JAYANT NATH, J. (ORAL)

1. The present appeal seeks to impugn the Award dated 26.2.2011. The controversy revolves around the validity of the insurance policy. On 12.10.2008 the deceased Moni Singh was going on a motorcycle driven by him. Mahender Singh was sitting on the pillion seat. The vehicle was hit by a Tata 407 truck. Moni Singh received fatal injuries.

2. The Tribunal awarded a compensation of Rs.11,33,968/-.

3. Learned counsel appearing for the appellant/insurance company submits that an Insurance cover note was issued for the offending vehicle, the Tata 407 truck. The cheque for Rs.7,993/- on presentation was dishonoured by the bankers. The policy was hence cancelled vide notice dated 28.3.2008 and notice was sent to respondent No.6. He also points out that the Tribunal also concluded that the notice has been duly received by respondent No.6 but no payment was made. It is urged that the Tribunal, however, erroneously

concluded that no notice has been served on the Regional Transport Authority and accordingly the Tribunal wrongly directed the appellant to pay the claimed amount. However, recovery rights were granted against respondent No.6.

4. Learned counsel appearing for the respondents No.1 to 4/claimants relies upon a judgment of this Court in MAC.APP.No.418/2012 titled Reliance General Insurance Co.Ltd. vs. Dr.Sarjeet Singh Thakur & Ors. decided on 20.4.2012 where this Court relying on Deddappa & Ors. vs. Branch Manager, National Insurance Company Limited (2008) (2) SCC 595, New India Assurance Ltd. vs. Rula & Ors. (2000) 3 SCC 195 and Oriental Insurance Co.Ltd. vs. Inderjit Kaur (1998) 1 SCC 371 held that if an insurance policy is cancelled on account of dishonour of cheque and the insured as well as the Regional Transport Office are informed about the same, the third party would not be entitled to get the compensation from the Insurance Company. However, if the insured is only informed and the information to RTO is not given the insurance company will be liable to pay to the third party but would get the recovery against the insured. The relevant para of the judgment reads as under:-

5..In Deddappa & Ors. v. Branch Manager, National Insurance Company Limited, (2008) (2) SCC 595; the Supreme Court considered the judgment in Oriental Insurance Company Limited v. Inderjit Kaur, (1998) 1 SCC 371 & New India Assurance Company Limited v. Rula, (2000) 3 SCC 195 and held that if an insurance policy is cancelled on account of dishonour of cheque and the Insured as well as the RTO are informed about the same, the third party would not be entitled to get the compensation from the Insurance Company as they are liable only so long as the policy subsisted.
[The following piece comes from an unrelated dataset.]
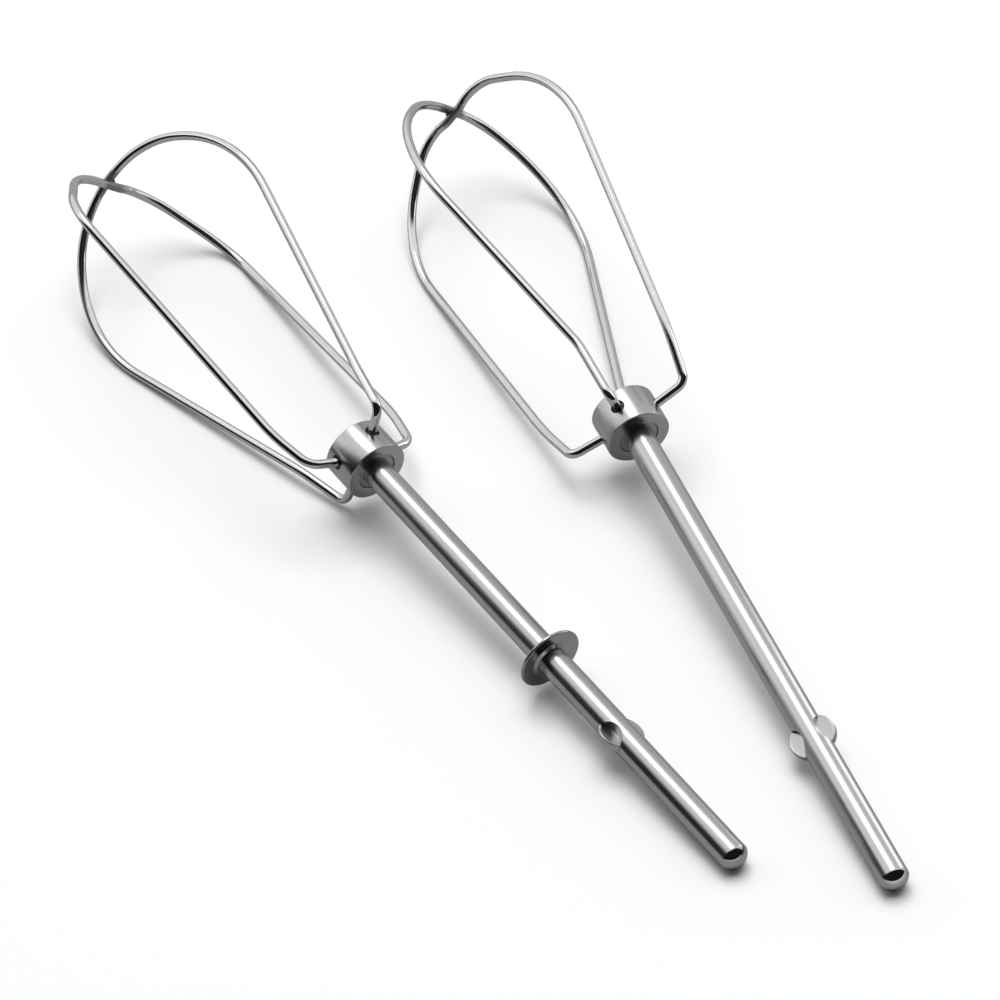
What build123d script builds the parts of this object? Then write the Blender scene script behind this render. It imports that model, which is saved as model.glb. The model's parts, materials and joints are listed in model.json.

6. ........ if the insured is informed but no intimation is given

to the RTO, the Insurance Company would be liable to the third party with the right of recovery against the insured.

5. A perusal of the Award shows that the Tribunal concluded that the notice issued was duly served on respondent No.6. The Tribunal rejected the contention of respondent No.6 that he has made payment of the premium in cash. The Tribunal also noted that though it is the case of the appellant company that notice of cancellation of policy has been sent to the RTO but no postal receipt has been produced. Accordingly, the Tribunal directed the appellant to pay the liability to the claimant but granted recovery rights against respondent No.6.

6. In the light of the judgment of this Court in the case of Reliance General Insurance Co.Ltd. vs. Dr.Sarjeet Singh Thakur & Ors.(supra) there is no reason to differ with the views of the Tribunal.

7. I may also note that the accident took place on 12.10.2008. The claimants are not very rich persons. Pursuant to interim orders of this Court passed on 29.4.2011 the appellants have already deposited the entire award amount with this Court. On 20.1.2012 a sum of Rs.1 lac was also released to the claimants from this deposited amount.

8. Hence, even otherwise in the facts and circumstances of this case, especially keeping into account the judgment of the Supreme Court in Jawahar Singh v. Bala Jain & Others, AIR 2011 SC 2436 and National Insurance Co. Ltd. Vs. Challa Bharathamma & ors., (2004)8 SCC 517, I see no reason to interfere with the directions in the Award.

9. The petition is disposed of.

10. The Award amount lying deposited with the Registrar General of this

Court alongwith accumulated up to date interest be released to the claimants proportionately in the same manner as directed by the Tribunal.

11. Statutory amount, if any, deposited by the appellant at the time of filing the appeal be refunded to the insurance company.

12. At this stage, learned counsel appearing for the claimant points out that respondent No.4 Smt.Sumitra has died and her share be released to Smt.Anita. Necessary corrections be made accordingly.

13. Learned counsel appearing for the appellant also points out that respondent No.6 has died and his legal heirs are already on record. Needless to add recovery can be effected from the legal heirs as permissible under the law.

14. The appeal is accordingly disposed of.